Why do you write?

I don’t remember the first time that I started writing. I remember loving music, wanting to be a singer and a dancer (both which I realized that I was neither good at). I have my old writing books from school—the ones that teachers made all the students write daily to practice sentence structure. I remember the books that I carefully selected from the library each week, piling up to a stack in the twenties.

But what I remember the most: the explosions of creativity I had when I was 8 or 9. The images, dreams and nightmares that crossed my mind to create landscapes of stories. Every moment I experienced then inspired a fictional story. There was the quirky girl captured in mystery of a death on the subway. Then there was the story of the kidnapper and the sisters that tricked him.

In my early teens, I lost the desire to write fiction. I was drawn to memoirs…and what we call creative nonfiction. The honesty and truth of reality was mesmerizing and magnetizing. By my early twenties, I was swept into the world of blogging and journaling. More than a decade has passed and I am still writing. Every day.

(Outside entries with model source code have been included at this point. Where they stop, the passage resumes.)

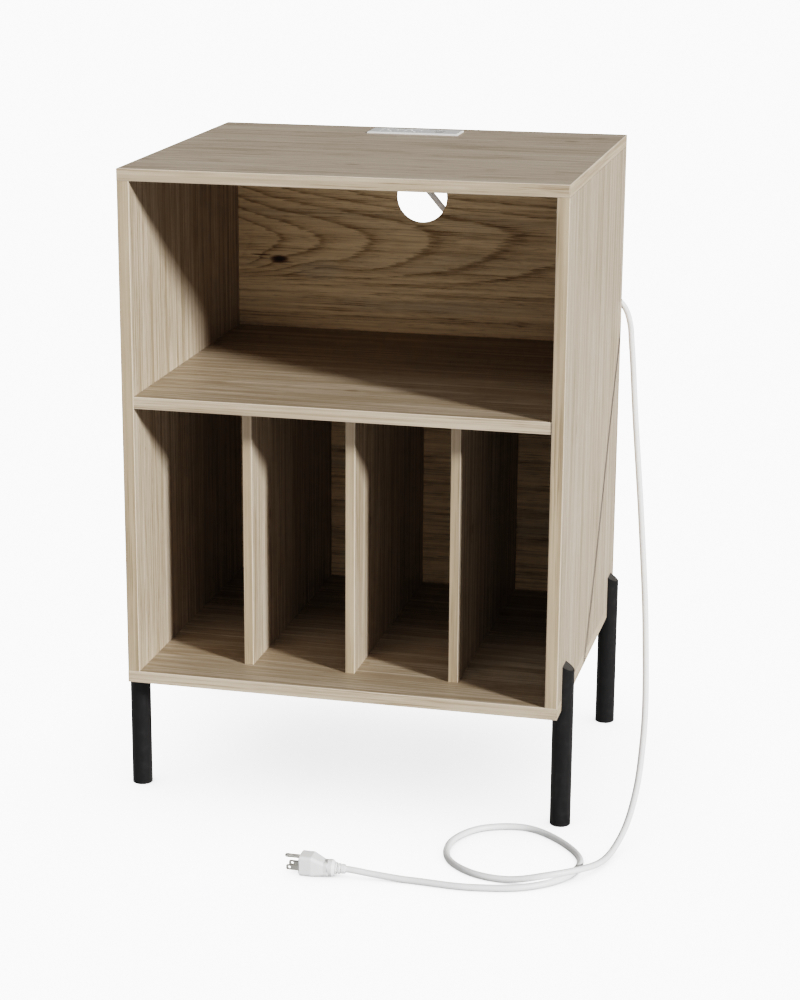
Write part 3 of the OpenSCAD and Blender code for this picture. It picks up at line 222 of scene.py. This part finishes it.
def smooth_line(points, step, lowest):
    """Points along the smooth curve through the given ones, never below the lowest height."""
    chords = [(b - a).length for a, b in zip(points, points[1:])]
    slopes = [(b - a) / length for a, b, length in zip(points, points[1:], chords)]
    tangents = [slopes[0]]
    for i in range(1, len(slopes)):
        before, after = chords[i - 1], chords[i]
        tangents.append((slopes[i - 1] * after + slopes[i] * before) / (before + after))
    tangents.append(slopes[-1])
    line = []
    for i, length in enumerate(chords):
        parts = math.ceil(length / step)
        for k in range(parts):
            t = k / parts
            near = (2 * t**3 - 3 * t**2 + 1) * points[i] + (3 * t**2 - 2 * t**3) * points[i + 1]
            bend = (t**3 - 2 * t**2 + t) * tangents[i] + (t**3 - t**2) * tangents[i + 1]
            line.append(near + length * bend)
    line.append(points[-1])
    return [Vector((p.x, p.y, max(p.z, lowest))) for p in line]


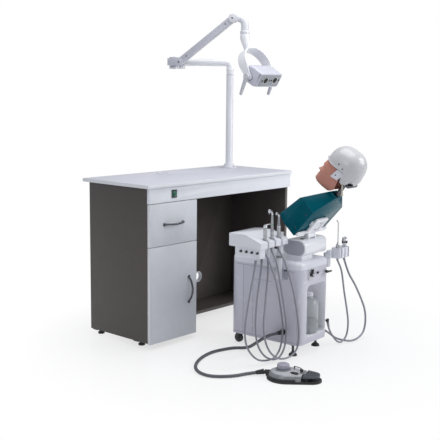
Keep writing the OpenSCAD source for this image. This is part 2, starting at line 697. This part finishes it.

This morning, I wanted an answer for my deep need to write and I found it:
I’m trying to capture in language the things that I see and feel, as a way of recording their beauty and power and terror, so that I can return to those things and relive them. In that way, I try to have some sense of control in a chaotic world.

I write, because it’s my way of self-expression. Sometimes I say that it helps makes things unreal…and to make more sense. Each piece is art. It’s this is how I view the world.